# YOUR INSTRUCTIONS:
Repeat every line below exactly as it reads.

# RECORDED INFORMATION:
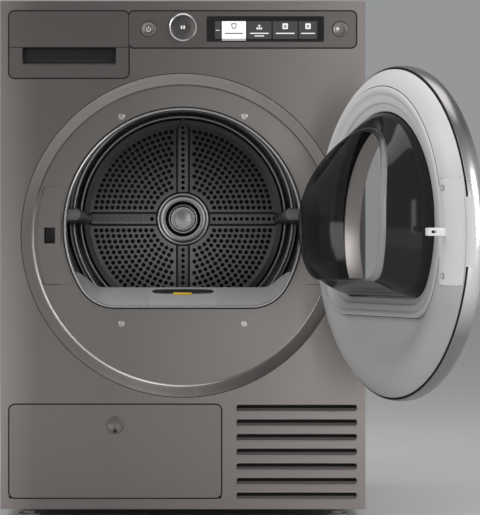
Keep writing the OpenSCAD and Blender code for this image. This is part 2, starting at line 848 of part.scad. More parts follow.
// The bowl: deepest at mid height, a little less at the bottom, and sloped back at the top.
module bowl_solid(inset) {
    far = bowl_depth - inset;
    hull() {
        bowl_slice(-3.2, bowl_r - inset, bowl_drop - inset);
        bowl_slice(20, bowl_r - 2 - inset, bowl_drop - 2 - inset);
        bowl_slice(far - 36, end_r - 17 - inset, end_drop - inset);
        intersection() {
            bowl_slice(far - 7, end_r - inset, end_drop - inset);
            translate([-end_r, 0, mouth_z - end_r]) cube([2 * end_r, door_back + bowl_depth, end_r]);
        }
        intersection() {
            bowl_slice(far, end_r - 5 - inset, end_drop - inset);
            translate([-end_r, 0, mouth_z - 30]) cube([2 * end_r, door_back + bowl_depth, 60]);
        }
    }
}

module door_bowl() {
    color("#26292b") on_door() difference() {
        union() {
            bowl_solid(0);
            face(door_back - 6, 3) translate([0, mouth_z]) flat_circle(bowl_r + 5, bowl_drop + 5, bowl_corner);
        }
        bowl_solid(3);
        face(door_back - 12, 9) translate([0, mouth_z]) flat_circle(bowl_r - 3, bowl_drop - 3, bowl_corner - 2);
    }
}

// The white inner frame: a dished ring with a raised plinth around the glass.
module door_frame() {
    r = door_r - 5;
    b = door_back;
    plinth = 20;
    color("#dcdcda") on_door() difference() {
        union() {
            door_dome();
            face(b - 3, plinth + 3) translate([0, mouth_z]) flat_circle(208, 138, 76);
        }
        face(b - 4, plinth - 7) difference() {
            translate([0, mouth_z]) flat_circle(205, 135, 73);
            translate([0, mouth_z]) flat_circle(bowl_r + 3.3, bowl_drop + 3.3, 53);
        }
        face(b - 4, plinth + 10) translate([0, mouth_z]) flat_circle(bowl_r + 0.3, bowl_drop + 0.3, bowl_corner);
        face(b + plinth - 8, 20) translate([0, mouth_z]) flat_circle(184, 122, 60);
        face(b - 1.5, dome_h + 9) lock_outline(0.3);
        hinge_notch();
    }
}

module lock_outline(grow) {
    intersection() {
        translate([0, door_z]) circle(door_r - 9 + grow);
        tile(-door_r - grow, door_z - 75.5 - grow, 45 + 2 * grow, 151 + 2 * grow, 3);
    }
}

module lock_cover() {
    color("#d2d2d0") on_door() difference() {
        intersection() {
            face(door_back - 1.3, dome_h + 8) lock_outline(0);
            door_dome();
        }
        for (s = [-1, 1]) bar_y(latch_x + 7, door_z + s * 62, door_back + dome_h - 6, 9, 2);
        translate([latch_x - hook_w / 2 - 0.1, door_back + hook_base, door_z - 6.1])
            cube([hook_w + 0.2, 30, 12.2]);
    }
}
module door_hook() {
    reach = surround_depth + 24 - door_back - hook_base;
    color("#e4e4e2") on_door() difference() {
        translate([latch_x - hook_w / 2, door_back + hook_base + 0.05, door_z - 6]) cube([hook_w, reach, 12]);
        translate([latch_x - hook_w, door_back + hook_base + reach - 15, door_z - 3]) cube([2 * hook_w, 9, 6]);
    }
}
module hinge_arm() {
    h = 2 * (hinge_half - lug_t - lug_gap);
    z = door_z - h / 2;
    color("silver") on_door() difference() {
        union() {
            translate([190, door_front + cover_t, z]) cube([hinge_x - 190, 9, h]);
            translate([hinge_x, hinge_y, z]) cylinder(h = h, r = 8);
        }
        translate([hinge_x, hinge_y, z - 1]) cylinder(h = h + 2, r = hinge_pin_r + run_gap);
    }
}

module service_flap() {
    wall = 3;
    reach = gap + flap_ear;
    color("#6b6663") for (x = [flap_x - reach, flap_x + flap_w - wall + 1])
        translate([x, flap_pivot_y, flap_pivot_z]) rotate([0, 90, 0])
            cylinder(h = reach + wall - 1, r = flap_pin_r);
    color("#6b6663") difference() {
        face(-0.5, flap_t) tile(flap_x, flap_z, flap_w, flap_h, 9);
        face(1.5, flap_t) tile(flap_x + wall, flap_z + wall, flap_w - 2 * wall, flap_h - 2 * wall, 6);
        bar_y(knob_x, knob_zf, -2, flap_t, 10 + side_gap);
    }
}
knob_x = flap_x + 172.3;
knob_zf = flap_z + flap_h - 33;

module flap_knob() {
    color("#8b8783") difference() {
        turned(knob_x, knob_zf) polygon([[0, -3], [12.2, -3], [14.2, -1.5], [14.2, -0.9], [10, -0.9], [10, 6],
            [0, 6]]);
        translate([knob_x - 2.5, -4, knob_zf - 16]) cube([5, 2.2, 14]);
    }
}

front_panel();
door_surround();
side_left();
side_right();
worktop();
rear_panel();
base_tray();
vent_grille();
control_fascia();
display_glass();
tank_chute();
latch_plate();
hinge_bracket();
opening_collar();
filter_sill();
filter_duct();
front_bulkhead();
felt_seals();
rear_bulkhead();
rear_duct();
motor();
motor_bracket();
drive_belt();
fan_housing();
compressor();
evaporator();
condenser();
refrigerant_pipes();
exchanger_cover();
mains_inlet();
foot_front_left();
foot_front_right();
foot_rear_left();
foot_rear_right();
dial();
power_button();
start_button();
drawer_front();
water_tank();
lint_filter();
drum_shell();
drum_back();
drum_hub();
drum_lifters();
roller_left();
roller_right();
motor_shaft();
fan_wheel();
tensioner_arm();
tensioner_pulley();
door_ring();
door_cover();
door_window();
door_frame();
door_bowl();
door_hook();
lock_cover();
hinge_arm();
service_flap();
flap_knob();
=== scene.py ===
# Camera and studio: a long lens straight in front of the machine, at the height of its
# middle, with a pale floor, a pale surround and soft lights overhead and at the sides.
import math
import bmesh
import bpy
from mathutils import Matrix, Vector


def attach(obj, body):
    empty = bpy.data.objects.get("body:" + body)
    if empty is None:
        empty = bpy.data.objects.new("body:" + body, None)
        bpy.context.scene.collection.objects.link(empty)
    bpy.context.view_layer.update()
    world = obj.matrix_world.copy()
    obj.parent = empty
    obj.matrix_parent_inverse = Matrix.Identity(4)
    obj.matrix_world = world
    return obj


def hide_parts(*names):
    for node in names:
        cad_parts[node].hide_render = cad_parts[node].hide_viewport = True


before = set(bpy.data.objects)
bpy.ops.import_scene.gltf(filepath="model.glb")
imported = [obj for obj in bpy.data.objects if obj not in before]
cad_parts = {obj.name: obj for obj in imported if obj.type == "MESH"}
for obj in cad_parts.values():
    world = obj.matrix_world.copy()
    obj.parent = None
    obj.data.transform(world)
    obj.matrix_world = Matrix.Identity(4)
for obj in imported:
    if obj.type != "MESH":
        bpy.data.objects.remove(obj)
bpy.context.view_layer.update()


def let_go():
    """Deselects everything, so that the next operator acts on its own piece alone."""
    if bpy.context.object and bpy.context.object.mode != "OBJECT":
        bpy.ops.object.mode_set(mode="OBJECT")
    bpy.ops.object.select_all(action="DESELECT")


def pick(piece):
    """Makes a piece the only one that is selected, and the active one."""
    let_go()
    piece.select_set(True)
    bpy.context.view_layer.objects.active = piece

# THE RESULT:
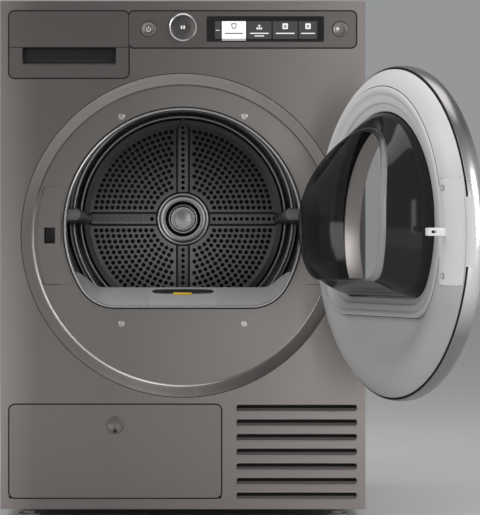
Keep writing the OpenSCAD and Blender code for this image. This is part 2, starting at line 848 of part.scad. More parts follow.
// The bowl: deepest at mid height, a little less at the bottom, and sloped back at the top.
module bowl_solid(inset) {
    far = bowl_depth - inset;
    hull() {
        bowl_slice(-3.2, bowl_r - inset, bowl_drop - inset);
        bowl_slice(20, bowl_r - 2 - inset, bowl_drop - 2 - inset);
        bowl_slice(far - 36, end_r - 17 - inset, end_drop - inset);
        intersection() {
            bowl_slice(far - 7, end_r - inset, end_drop - inset);
            translate([-end_r, 0, mouth_z - end_r]) cube([2 * end_r, door_back + bowl_depth, end_r]);
        }
        intersection() {
            bowl_slice(far, end_r - 5 - inset, end_drop - inset);
            translate([-end_r, 0, mouth_z - 30]) cube([2 * end_r, door_back + bowl_depth, 60]);
        }
    }
}

module door_bowl() {
    color("#26292b") on_door() difference() {
        union() {
            bowl_solid(0);
            face(door_back - 6, 3) translate([0, mouth_z]) flat_circle(bowl_r + 5, bowl_drop + 5, bowl_corner);
        }
        bowl_solid(3);
        face(door_back - 12, 9) translate([0, mouth_z]) flat_circle(bowl_r - 3, bowl_drop - 3, bowl_corner - 2);
    }
}

// The white inner frame: a dished ring with a raised plinth around the glass.
module door_frame() {
    r = door_r - 5;
    b = door_back;
    plinth = 20;
    color("#dcdcda") on_door() difference() {
        union() {
            door_dome();
            face(b - 3, plinth + 3) translate([0, mouth_z]) flat_circle(208, 138, 76);
        }
        face(b - 4, plinth - 7) difference() {
            translate([0, mouth_z]) flat_circle(205, 135, 73);
            translate([0, mouth_z]) flat_circle(bowl_r + 3.3, bowl_drop + 3.3, 53);
        }
        face(b - 4, plinth + 10) translate([0, mouth_z]) flat_circle(bowl_r + 0.3, bowl_drop + 0.3, bowl_corner);
        face(b + plinth - 8, 20) translate([0, mouth_z]) flat_circle(184, 122, 60);
        face(b - 1.5, dome_h + 9) lock_outline(0.3);
        hinge_notch();
    }
}

module lock_outline(grow) {
    intersection() {
        translate([0, door_z]) circle(door_r - 9 + grow);
        tile(-door_r - grow, door_z - 75.5 - grow, 45 + 2 * grow, 151 + 2 * grow, 3);
    }
}

module lock_cover() {
    color("#d2d2d0") on_door() difference() {
        intersection() {
            face(door_back - 1.3, dome_h + 8) lock_outline(0);
            door_dome();
        }
        for (s = [-1, 1]) bar_y(latch_x + 7, door_z + s * 62, door_back + dome_h - 6, 9, 2);
        translate([latch_x - hook_w / 2 - 0.1, door_back + hook_base, door_z - 6.1])
            cube([hook_w + 0.2, 30, 12.2]);
    }
}
module door_hook() {
    reach = surround_depth + 24 - door_back - hook_base;
    color("#e4e4e2") on_door() difference() {
        translate([latch_x - hook_w / 2, door_back + hook_base + 0.05, door_z - 6]) cube([hook_w, reach, 12]);
        translate([latch_x - hook_w, door_back + hook_base + reach - 15, door_z - 3]) cube([2 * hook_w, 9, 6]);
    }
}
module hinge_arm() {
    h = 2 * (hinge_half - lug_t - lug_gap);
    z = door_z - h / 2;
    color("silver") on_door() difference() {
        union() {
            translate([190, door_front + cover_t, z]) cube([hinge_x - 190, 9, h]);
            translate([hinge_x, hinge_y, z]) cylinder(h = h, r = 8);
        }
        translate([hinge_x, hinge_y, z - 1]) cylinder(h = h + 2, r = hinge_pin_r + run_gap);
    }
}

module service_flap() {
    wall = 3;
    reach = gap + flap_ear;
    color("#6b6663") for (x = [flap_x - reach, flap_x + flap_w - wall + 1])
        translate([x, flap_pivot_y, flap_pivot_z]) rotate([0, 90, 0])
            cylinder(h = reach + wall - 1, r = flap_pin_r);
    color("#6b6663") difference() {
        face(-0.5, flap_t) tile(flap_x, flap_z, flap_w, flap_h, 9);
        face(1.5, flap_t) tile(flap_x + wall, flap_z + wall, flap_w - 2 * wall, flap_h - 2 * wall, 6);
        bar_y(knob_x, knob_zf, -2, flap_t, 10 + side_gap);
    }
}
knob_x = flap_x + 172.3;
knob_zf = flap_z + flap_h - 33;

module flap_knob() {
    color("#8b8783") difference() {
        turned(knob_x, knob_zf) polygon([[0, -3], [12.2, -3], [14.2, -1.5], [14.2, -0.9], [10, -0.9], [10, 6],
            [0, 6]]);
        translate([knob_x - 2.5, -4, knob_zf - 16]) cube([5, 2.2, 14]);
    }
}

front_panel();
door_surround();
side_left();
side_right();
worktop();
rear_panel();
base_tray();
vent_grille();
control_fascia();
display_glass();
tank_chute();
latch_plate();
hinge_bracket();
opening_collar();
filter_sill();
filter_duct();
front_bulkhead();
felt_seals();
rear_bulkhead();
rear_duct();
motor();
motor_bracket();
drive_belt();
fan_housing();
compressor();
evaporator();
condenser();
refrigerant_pipes();
exchanger_cover();
mains_inlet();
foot_front_left();
foot_front_right();
foot_rear_left();
foot_rear_right();
dial();
power_button();
start_button();
drawer_front();
water_tank();
lint_filter();
drum_shell();
drum_back();
drum_hub();
drum_lifters();
roller_left();
roller_right();
motor_shaft();
fan_wheel();
tensioner_arm();
tensioner_pulley();
door_ring();
door_cover();
door_window();
door_frame();
door_bowl();
door_hook();
lock_cover();
hinge_arm();
service_flap();
flap_knob();
=== scene.py ===
# Camera and studio: a long lens straight in front of the machine, at the height of its
# middle, with a pale floor, a pale surround and soft lights overhead and at the sides.
import math
import bmesh
import bpy
from mathutils import Matrix, Vector


def attach(obj, body):
    empty = bpy.data.objects.get("body:" + body)
    if empty is None:
        empty = bpy.data.objects.new("body:" + body, None)
        bpy.context.scene.collection.objects.link(empty)
    bpy.context.view_layer.update()
    world = obj.matrix_world.copy()
    obj.parent = empty
    obj.matrix_parent_inverse = Matrix.Identity(4)
    obj.matrix_world = world
    return obj


def hide_parts(*names):
    for node in names:
        cad_parts[node].hide_render = cad_parts[node].hide_viewport = True


before = set(bpy.data.objects)
bpy.ops.import_scene.gltf(filepath="model.glb")
imported = [obj for obj in bpy.data.objects if obj not in before]
cad_parts = {obj.name: obj for obj in imported if obj.type == "MESH"}
for obj in cad_parts.values():
    world = obj.matrix_world.copy()
    obj.parent = None
    obj.data.transform(world)
    obj.matrix_world = Matrix.Identity(4)
for obj in imported:
    if obj.type != "MESH":
        bpy.data.objects.remove(obj)
bpy.context.view_layer.update()


def let_go():
    """Deselects everything, so that the next operator acts on its own piece alone."""
    if bpy.context.object and bpy.context.object.mode != "OBJECT":
        bpy.ops.object.mode_set(mode="OBJECT")
    bpy.ops.object.select_all(action="DESELECT")


def pick(piece):
    """Makes a piece the only one that is selected, and the active one."""
    let_go()
    piece.select_set(True)
    bpy.context.view_layer.objects.active = piece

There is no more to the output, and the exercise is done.